I would like to refer you, Madam Deputy Speaker, to the work of the Select Committee, to the evidence taken at length, to a large document to which many of the key academics and most of the important people had contributed their views, and to a widespread consultation that had taken place. I would also like to refer you to the racy and readable summary of that Select Committee report, because if parliamentarians on the Select Committee do not do their job and lay down basic, agreed and impartial facts, the debate might get partisan and a little tribal.

I would like to do those things, but I cannot do them. My Select Committee has had a grand total of two sessions to discuss and take evidence on the Bill, which is arguably the most important that the House will pass in this Session—the most far-reaching and fundamental Bill. It changes our electoral system, it changes the number of Members of Parliament, it changes the balance between the Executive and legislature—for the worse, because fewer Members will mean that a larger percentage of us will represent either the alternative Executive or the Executive themselves, making it even harder to hold the Government to account—and it changes the relationship of individual Members to their constituents.

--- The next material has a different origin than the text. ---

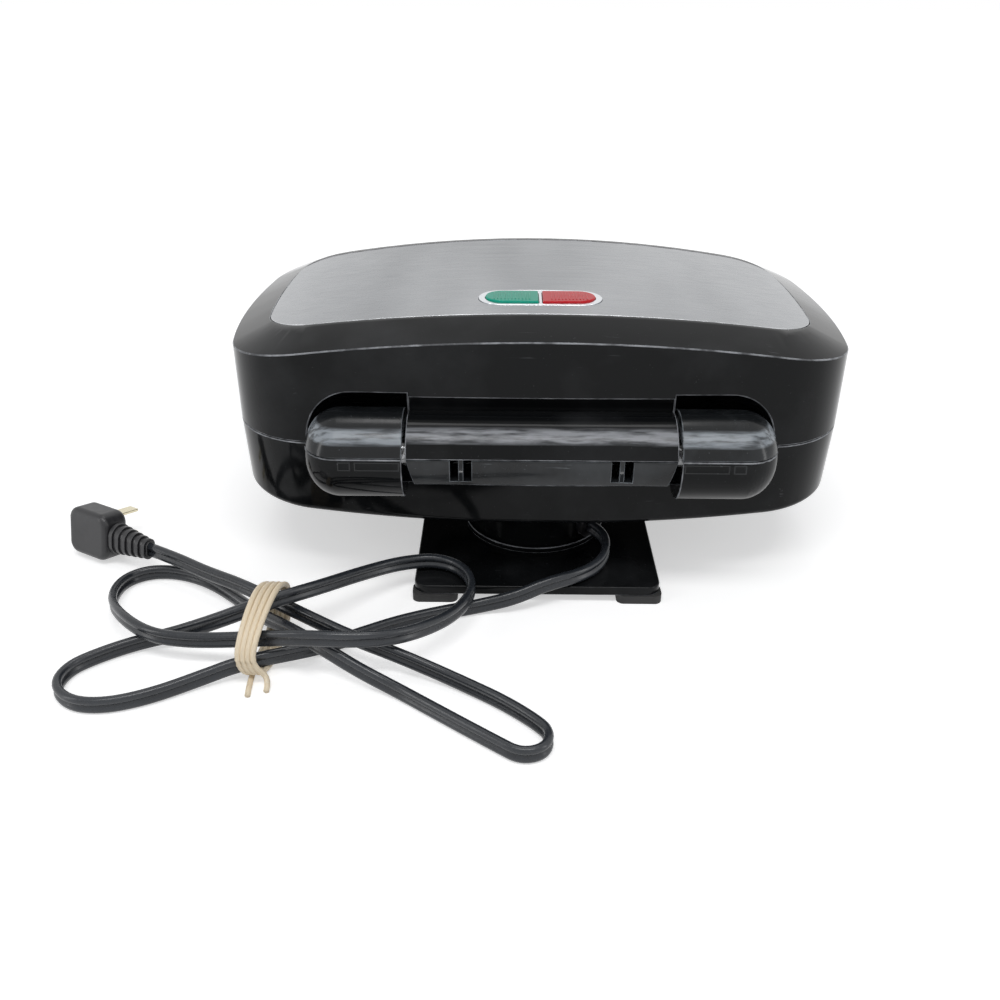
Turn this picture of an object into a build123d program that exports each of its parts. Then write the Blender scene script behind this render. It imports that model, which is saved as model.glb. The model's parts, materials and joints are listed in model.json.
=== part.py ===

My Select Committee has a good bunch of people on it, from different parties, who are independent-minded and who speak their minds. One thing that unites them, in the sliver of a report that we have had a chance to put before the House, is the belief that we have not been adequately consulted during discussions about the Bill.

The Leader of the House, whose statement I welcomed, said that if we were to take the House of Commons seriously, we must have proper pre-legislative scrutiny. There must be a period, before any Bill comes to the House for its Second Reading, that would allow us to say, “We have studied this Bill, and here are some of our conclusions.” The Leader of the House wrote to the Liaison Committee—which consists of all the Chairs of all the Select Committees—stating in terms that he believed that 12 weeks constituted the minimum amount of time that we should spend on each Bill before it came to the House for Second Reading, but I am afraid that he has had to eat his words.

This is not some small order or statutory instrument, but potentially the biggest Bill that the House will consider in five years, and my Committee has been given just two sessions in which to consider it. I do not regard that as the new politics. I do not regard it as involving all Members in the House. I am not making a partisan point on behalf of one party or another; I am making a point on behalf of my Committee, which believes that it is inappropriate for a Bill of such magnitude to receive such cursory attention from the House before its Second Reading.

I hope very much—and I hope that the Minister of State will take my words away with him—that it will never be possible for this to happen again, but my hopes may be forlorn. The Fixed Term Parliaments Bill will come down the tracks next Monday, and again we shall have only two sessions in which to consider it. That must strike at the heart of every Member of Parliament. It must cause all Members to ask themselves what they really feel is their role in this place. Of course they must support their Government or their Opposition, but they must ask themselves whether this is the way in which we want to pursue our politics over the next five years. I ask them please to find it within themselves to say, “We can do better.”

Let me make a more personal observation about the boundaries provisions. As other Members have already pointed out, the population in our constituencies has risen by 25% since 1950. The expectation of what we should do has massively increased the work load of Members, particularly those in deprived constituencies such as mine. If we proceed with these proposals and make no effort to change them, we shall be voting to give our constituents a poorer service, and that is not why we came here.